You will find yacht equipment tricky to pick up smallish rocks accurately because of the delay issues between reading and displaying but it should be possible. You will need to know that the GPS and depth are really coinciding. You could for example have an instant GPS reading but 4 seconds delay on the echo sounder. Or you might not. I get a reading a second so the Bradwell chartlet is made up from over 10,000 individual soundings criss-crossed over and along the channels. I was picking up quite small lumps (sinkers?) between the moorings so if there was any point I could have produced a quite detailed chart of parts. But for detailed accuracy probably worth looking at the care that Team Survey goes into for the accuracy of data.
 
Survey for obstructions may need some special consideration!
Your line spacing needs to be close enough to ensure that any obstruction is captured.
Consider the sounders beam width aginst the depth of water to calculate this and make sure there will be beam overlap suficient to allow for off course error.
With limited equipment ( and especially without side scan) you could consider using a fish finder type sounder as you can get a decent visual impression as you go. Sound along your chosen survey line watching the sea bed on your sounder and fix the position of any obstructions you see.
You can return to these later to confirm and even use a wire sweep to get the exact position and depth. (A metal pole slung under the boat and dragged very slowly over the obstruction). Do a confirmatory check on your tide guage readings/calcs for each obstruction.
Good luck!
 
Hasn't been mentioned yet, but is important to be sure your transducer is measured in, and you are certain to which point you are measuring- i.e. the transducer, or offset to surface (for which you need to check draft of transducer). If not measuring speed of sound in water- probably not for your purposes, you may want to calibrate the device, if not perhaps just confirm the offset. Traditional method being "bar-check"- bung a big beam on measured length strops and dangle under your transducer to compare true to output.

Probably been more answers since started this- been tied up, so sorry if repeated something another has said in last couple of hours...

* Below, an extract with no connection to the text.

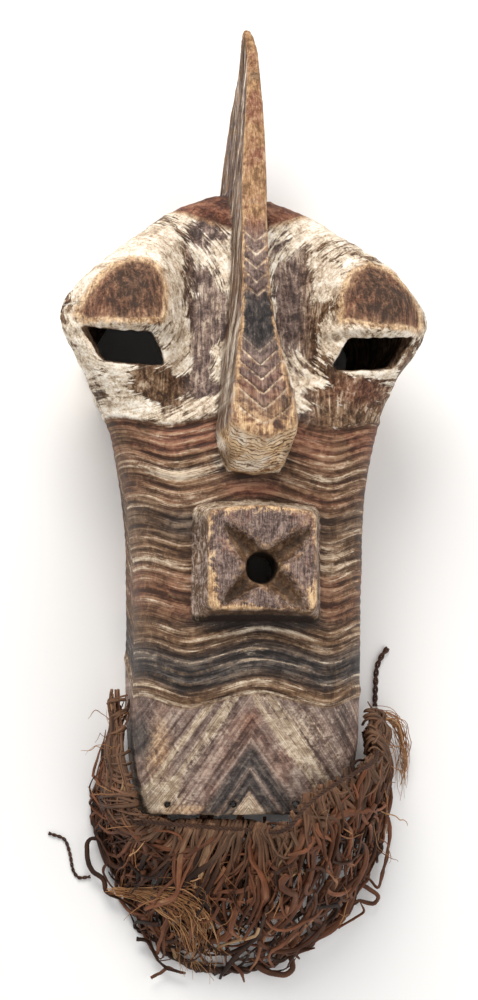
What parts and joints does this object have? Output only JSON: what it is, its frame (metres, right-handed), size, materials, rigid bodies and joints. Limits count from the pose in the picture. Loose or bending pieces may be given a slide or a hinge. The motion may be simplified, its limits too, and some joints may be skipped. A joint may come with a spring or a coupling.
{
  "type": "kifwebe mask",
  "caption": "Carved wooden face mask with a tall crest, striped cheeks, slanting slit eyes, a square mouth block and a looped fibre beard, lying face up.",
  "frame": {"origin": "centre of the base rectangle, on the plane of the mask's rear rim", "axes": "+X to the viewer's right across the face, +Y from the beard to the crest, +Z from the rear rim out through the nose"},
  "size_m": [0.297, 0.7682, 0.2052],
  "materials": {
    "wood": "hand-carved, painted in white, red-brown and black stripes, worn to bare ochre wood on the edges",
    "fibre": "matt strips of plant fibre",
    "cord": "twisted plant fibre"
  },
  "bodies": {
    "root": {"mask": "wood", "beard": "fibre", "beard_cord": "cord", "hem_cord": "cord", "loose_end_left": "cord", "loose_end_right": "cord"}
  },
  "joints": []
}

By the way, as pcatteral said, a fishfinder will be better than a standard "singlebeam", but if you must use a normal singlebeam, then identifying point hazards and such will be very difficult. Your resolution is only as good as your beamwidth, and it will always measure to the nearest point. And remember your vessel motion too- roll and pitch will make an effect, so without motion sensors, try to minimise these as much as possible.

And take lots of notes!
 
Sorry, very basic requirement as pointed out above ( the bar check!!). At the very least you could check with a lead line if you knew you were on a flat hard bottom.
That does not gaurentee that the readings will be correct for the whole range range but would be better than nothing.
Just re-read the OP and note that the depths may ony be 10 m. Depending on the beam width of the sounder ( check the spec) this may indicate maximum cover of 5m per line and that ,even with perfect conning of the boat, lines would have to be run at a max of 5 m apart. ( 2.5m would be safer)
You really should have all the tracked lines plotted so that you can see and re-run any gaps.
 
Just remembered that recently in PBO; perhaps last but one issue, there was an article about a new scheme for public data acquisition. Some guy would come along and fit a little data-logger to your boat and measure in the transducers, etc., and then you just sent in the files. Admit I didn't read the whole article, being a little busman's for my liking...
 
Hi,
Have a look at the TeamSurv project (www.teamsurv.eu).
Here we are using crowd sourced GPS and depth data for surveying.
If you sign up, you get the free loan of a data logger that will hook in to the NMEA0183 or Seatalk output from your instruments. Upload the data to the server, and we correct for tides using tide height predictions and tide gauges, and we're just bringing online speed of sound corrections for the depth sounder.
We also have a free software tool, NMEA to CSV, that takes the logged data files and outputs them as a CSV file, which you can read into Excel, Surfer or whatever.